In 1867, two years after the close of the Civil War, John Muir walked from Indiana to Florida in order to observe both flora and fauna. Arriving in Florida, he was shocked by the totally callous regard of people for alligators: “Many good people believe that alligators were created by the Devil, thus accounting for their all-consuming appetite and ugliness. But doubtless these creatures are happy and fill the place assigned them by the great Creator of us all. Fierce and cruel they appear to us, but beautiful in the eyes of god. They, also, are his children, for He hears their cries, cares for them tenderly, and provides their daily bread.”

Muir suggested that all creatures are brothers and equal in the eyes of their creator. Several pages later in A Thousand Mile Walk, Muir expresses his views on man’s domination over the animal world even more strongly:

“Let a Christian hunter go to the Lord’s woods and kill his well-kept beasts, or wild Indians, and it is well; but let an enterprising specimen of these proper, predestined victims go to houses and fields and kill the most worthless person of the vertical godlike killers, —oh! that is horribly unorthodox, and on the part of the Indians, atrocious murder!

Well, I have precious little sympathy for the selfish propriety of civilized man, and if a war of races should occur between the wild beasts and Lord Man, I would be tempted to sympathize with the bears.”

In the latter part of the 1800s, Muir wrote: “Now, it never seems to occur to these far-seeing teachers that Nature’s object in making animals and plants might possibly be first of all the happiness of each one of them, not the creation of all for the happiness of one. Why should man value himself as more than a small part of the one great unit of creation?

And what creature of all that the Lord has taken the pains to make is not essential to the completeness of that unit - the cosmos?

The universe would be incomplete without man; but it would also be incomplete without the smallest transmicroscopic creature that dwells beyond our conceitful eyes and knowledge.”

John Muir defended rights for animals. He believed that not only did wildlife have an equal right to live with humans on this planet but that it had a great deal to teach us if we would only attempt to open up channels of communication.

What is amazing is that Muir lived at a time when there were far fewer people and many more animals and much more wilderness, yet he had the vision to see the consequences of human arrogance. He was advocating rights for animals and for wilderness a century before these ideas evolved into a movement.

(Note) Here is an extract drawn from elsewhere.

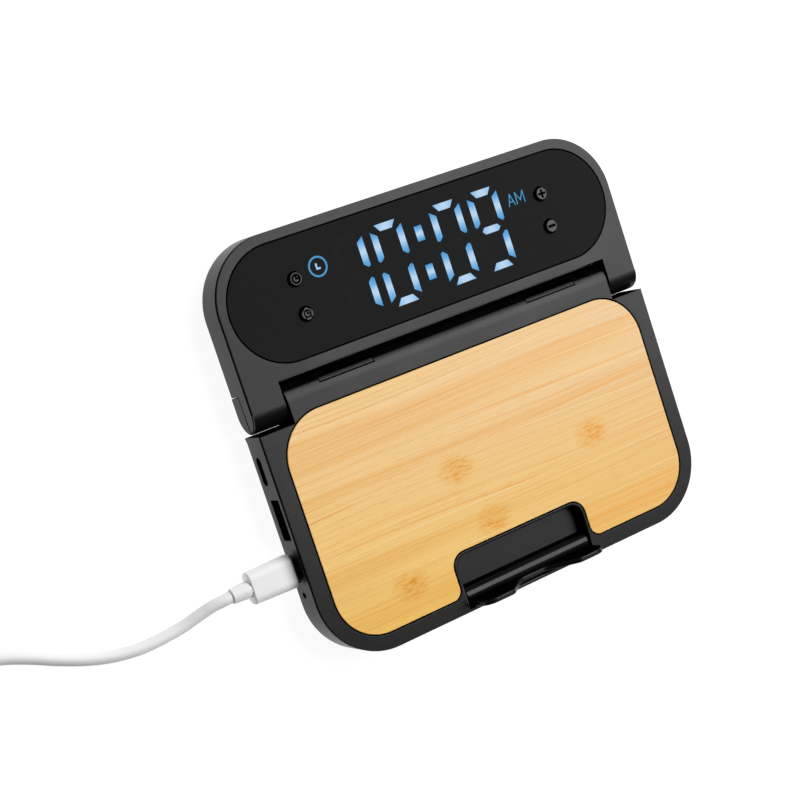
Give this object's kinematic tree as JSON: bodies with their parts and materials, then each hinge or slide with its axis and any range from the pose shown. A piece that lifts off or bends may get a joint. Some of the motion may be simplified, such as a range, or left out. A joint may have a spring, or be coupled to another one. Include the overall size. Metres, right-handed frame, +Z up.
{
  "type": "alarm clock",
  "caption": "Folding digital alarm clock: a hinged display panel on a bamboo-topped charging base with side sockets, a fold-out phone ledge and a coiled cable.",
  "frame": {"origin": "on the table under the middle of the clock opened flat (cable left out), at the bottom of its feet", "axes": "+X to the right along the width and the hinge axis, +Y away from the user from the ledge to the display, +Z up out of the display's face"},
  "size_m": [0.304, 0.135, 0.0223],
  "materials": {
    "cover_plastic": "charcoal ABS with a fine matt spark texture",
    "housing_plastic": "charcoal ABS with a fine matt spark texture",
    "lens_acrylic": "smoked acrylic, satin gloss",
    "button_plastic": "grey-black moulded caps, worn to a slight sheen on top",
    "bamboo": "laid bamboo strips, clear satin varnish",
    "rubber": "matt black rubber",
    "steel": "bright zinc or nickel plated steel",
    "copper": "enamelled copper winding",
    "ferrite": "matt grey-black sintered ferrite",
    "board": "green solder mask over glass-fibre board",
    "black_plastic": "black moulded electronics housings",
    "light_pipe": "milky clear plastic",
    "cable_sheath": "white soft TPE sheath",
    "plug_plastic": "white moulded plug bodies, satin",
    "tie_fabric": "black hook-and-loop tie"
  },
  "bodies": {
    "base": {"base_top_cover": "cover_plastic", "base_housing": "housing_plastic", "bamboo_plate": "bamboo", "base_screw_1": "steel", "base_screw_2": "steel", "base_screw_3": "steel", "base_screw_4": "steel", "base_foot_1": "rubber", "base_foot_2": "rubber", "base_foot_3": "rubber", "base_foot_4": "rubber", "barrel_strip_left": "cover_plastic", "barrel_strip_right": "cover_plastic", "hinge_clip_left": "steel", "hinge_clip_right": "steel", "hinge_wires": "black_plastic", "charging_coil": "copper", "ferrite_sheet": "ferrite", "base_board": "board", "usb_c_socket_upper": "steel", "usb_c_socket_lower": "steel", "usb_a_socket": "steel", "indicator_light_pipe": "light_pipe", "usb_c_plug_sleeve": "steel", "usb_c_plug_body": "plug_plastic", "usb_c_strain_relief": "plug_plastic", "cable_run": "cable_sheath", "cable_coil": "cable_sheath", "cable_tie": "tie_fabric", "cable_tail": "cable_sheath", "usb_a_plug_body": "plug_plastic", "usb_a_plug_sleeve": "steel"},
    "display": {"display_front_cover": "cover_plastic", "display_housing": "housing_plastic", "display_lens": "lens_acrylic", "ear_rear_cover_left": "housing_plastic", "ear_rear_cover_right": "housing_plastic", "ear_screw_left": "steel", "ear_screw_right": "steel", "display_screw_left": "steel", "display_screw_right": "steel", "switch_clock": "black_plastic", "switch_alarm": "black_plastic", "switch_plus": "black_plastic", "switch_minus": "black_plastic", "display_foot_left": "rubber", "display_foot_right": "rubber", "display_board": "board", "digit_module": "black_plastic", "buzzer": "black_plastic", "backup_cell": "steel", "hinge_shaft_left": "steel", "hinge_shaft_right": "steel"},
    "ledge": {"phone_ledge": "cover_plastic", "ledge_pin": "steel"},
    "button_clock": {"button_clock": "button_plastic"},
    "button_alarm": {"button_alarm": "button_plastic"},
    "button_plus": {"button_plus": "button_plastic"},
    "button_minus": {"button_minus": "button_plastic"}
  },
  "joints": [
    {"name": "display_hinge", "type": "hinge", "parent": "base", "child": "display", "pos_m": [0, 0.0163, 0.0068], "axis": [1, 0, 0], "range_deg": [0, 90]},
    {"name": "ledge_fold", "type": "hinge", "parent": "base", "child": "ledge", "pos_m": [0, -0.0626, 0.0098], "axis": [-1, 0, 0], "range_deg": [0, 90]},
    {"name": "button_clock_press", "type": "slide", "parent": "display", "child": "button_clock", "axis": [0, 0, -1], "range_m": [0, 0.0005], "stiffness_N_per_m": 1200, "springref_m": -0.0003},
    {"name": "button_alarm_press", "type": "slide", "parent": "display", "child": "button_alarm", "axis": [0, 0, -1], "range_m": [0, 0.0005], "stiffness_N_per_m": 1200, "springref_m": -0.0003},
    {"name": "button_plus_press", "type": "slide", "parent": "display", "child": "button_plus", "axis": [0, 0, -1], "range_m": [0, 0.0005], "stiffness_N_per_m": 1200, "springref_m": -0.0003},
    {"name": "button_minus_press", "type": "slide", "parent": "display", "child": "button_minus", "axis": [0, 0, -1], "range_m": [0, 0.0005], "stiffness_N_per_m": 1200, "springref_m": -0.0003}
  ]
}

Muir recalled a time when he encountered sheep hunters during a hike up Mount Shasta where he observed a kill:

He wrote: “We went up to the ewe, She was still breathing, but helpless. Her eye was remarkably mild and gentle, and called out sympathy as if she were human. Poor woman-sheep!”

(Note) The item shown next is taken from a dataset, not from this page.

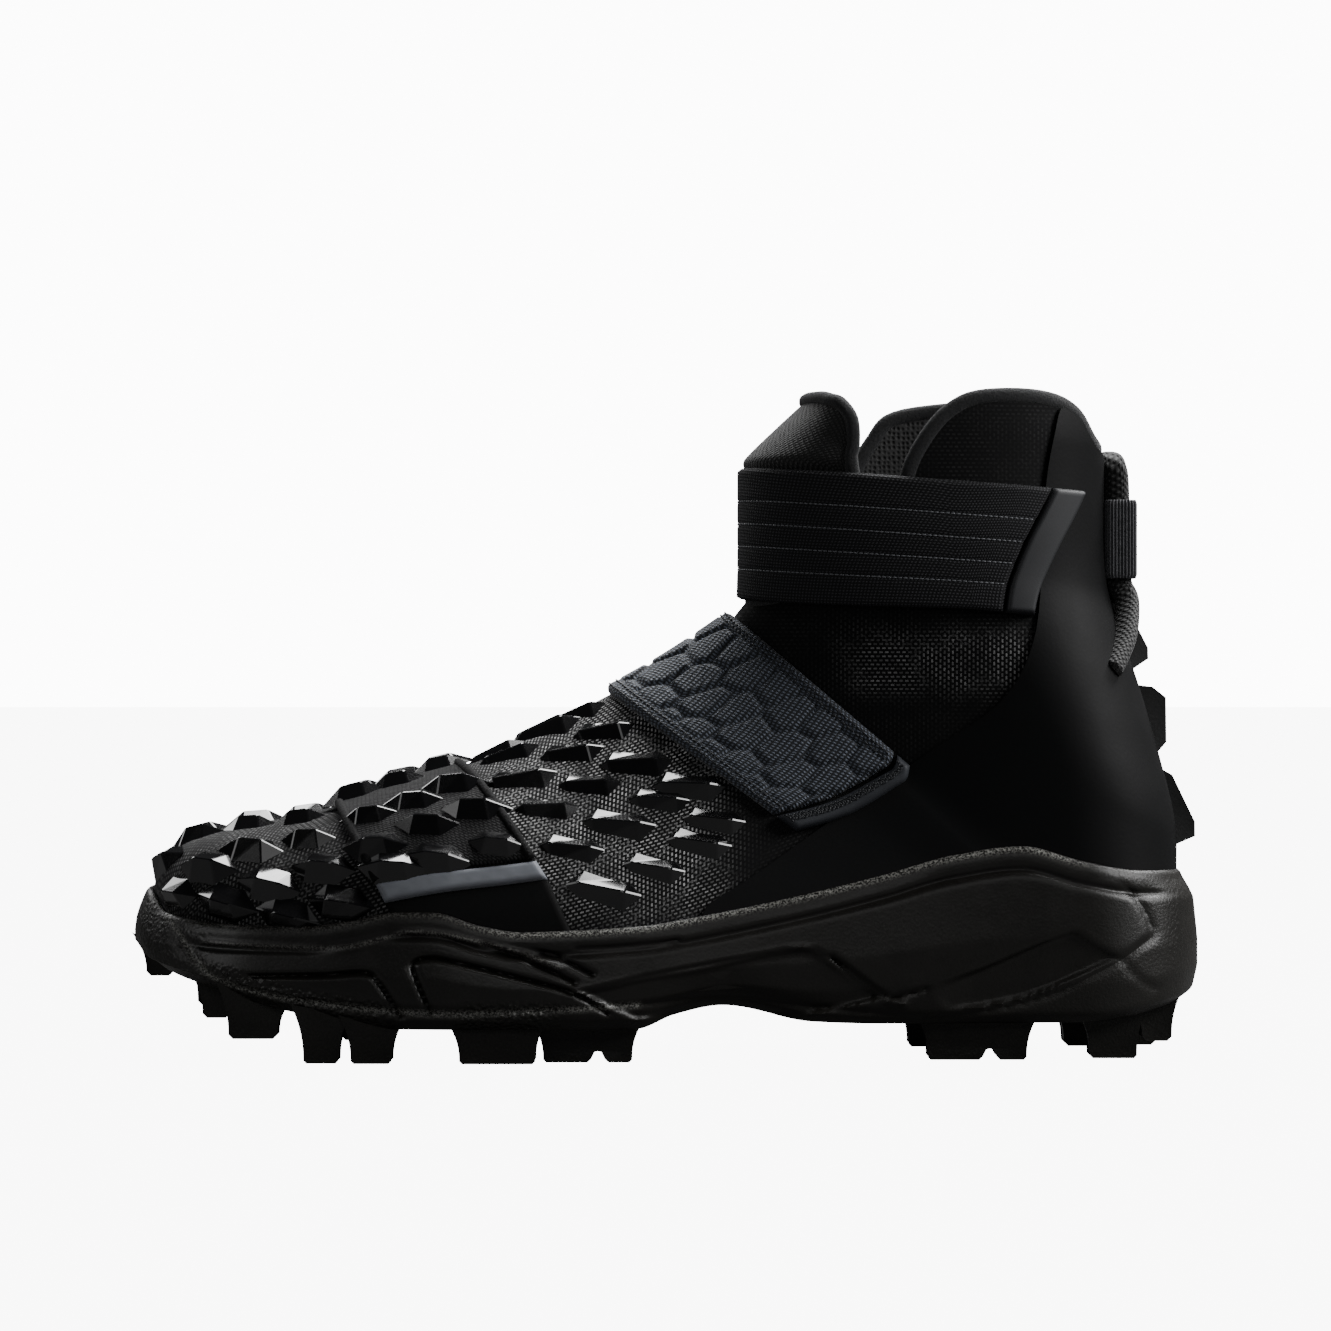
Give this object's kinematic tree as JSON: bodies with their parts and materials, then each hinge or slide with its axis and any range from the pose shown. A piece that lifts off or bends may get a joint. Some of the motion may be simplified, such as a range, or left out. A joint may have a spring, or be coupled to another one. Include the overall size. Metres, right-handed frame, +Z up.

He also wrote: Hunters slaughter wildlife without any thought of the interdependence of all life. On board the Corwin, white hunters approached three polar bears valiantly trying to make an escape over the ice-floes:

“The first one overtaken was killed instantly at the second shot, which passed through the brain. The other two were fired at by five fun, fur, and fame seekers, with heavy breech-loading rifles, about forty times ere they were killed. From four to six bullets passed through their necks and shoulders before the last through the brain put an end to their agony... It was prolonged, bloody agony, as clumsily and heartlessly inflicted as it could well be, except in the case of the first, which never knew what hurt him.”

Shortly afterwards the bodies were hoisted aboard the ship and skinned to be taken home “to show angelic sweethearts the evidence of pluck and daring.”

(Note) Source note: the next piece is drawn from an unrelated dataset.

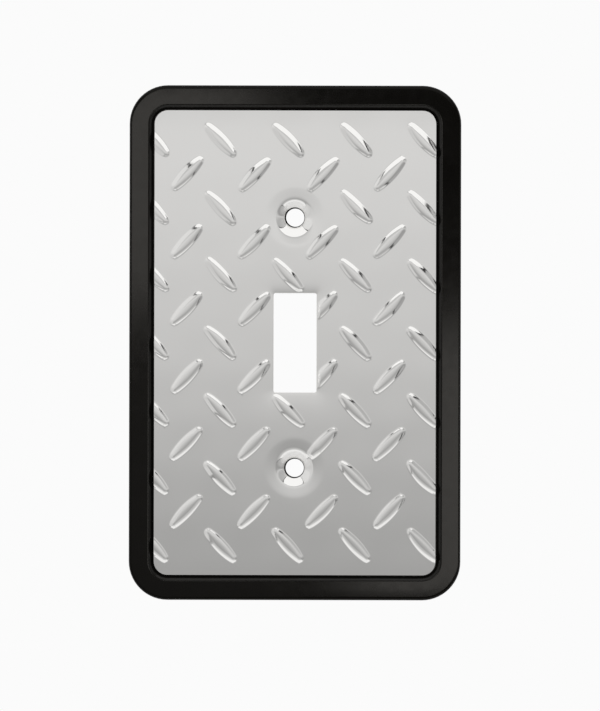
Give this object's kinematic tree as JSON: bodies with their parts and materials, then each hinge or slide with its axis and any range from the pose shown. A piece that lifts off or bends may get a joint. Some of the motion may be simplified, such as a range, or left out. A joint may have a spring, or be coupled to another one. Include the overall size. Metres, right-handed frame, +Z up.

Similar procedures were carried out with walruses by the great white hunters from San Francisco: “These magnificent animals,” Muir writes in the Cruise of the Corwin “ are killed often times for their tusks alone, like buffaloes for their tongues, ostriches for their feathers, or for mere sport and exercise. In nothing does man, with his grand notions of heaven and charity, show forth his innate, low-bred, wild animalism more clearly than in his treatment of his brother beasts. From the shepherd with his lambs to the red handed hunter, it is the same; no recognition of rights - only murder in one form or another.”

This voyage to the Arctic in 1881 taught Muir much about his fellow man.

Muir’s meetings with Theodore Roosevelt led to the creation of the National Parks in the United States, but this did not prevent Muir from engaging in lively debates with Roosevelt over the ethics of hunting, even calling Roosevelt’s love of trophy hunting “childish.”

Muir openly referred to hunting as the “murder business.”

Yet the Sierra Club founded by John Muir today features pictures of smiling Sierra Club staff posing with their recently slaughtered trophy animals.
 


http://www.sierraclub.org/huntingfishing/whoweare.asp

I think it is incredibly disrespectful for Carl Pope and the staff of the Sierra Club to use the web pages of the Club as a gloat and boast statement for their conquests over wildlife. Are these people so emotionally inadequate or immature that they need to flaunt their perversion to the entire Sierra Club membership? Do we really need to see them posing with big smiles with freshly slaughtered animals? What purpose does this page serve other than as a perverse vanity page? Is the object to recruit hunters and turn off animal lovers?

And to actually host a contest to promote hunting with an all expense lethal kill thrill in Alaska as a prize, this is akin to spitting on John Muir’s grave.

The Sierra Club was founded by John Muir to respect wilderness and to honor nature. It is amazingly hypocritical for the Sierra Club to be posting this pro-slaughter blasphemy on the same website where the words of John Muir proclaim that hunting is the “murder business.” It shows their antipathy for the sentiment and will of the noble founder.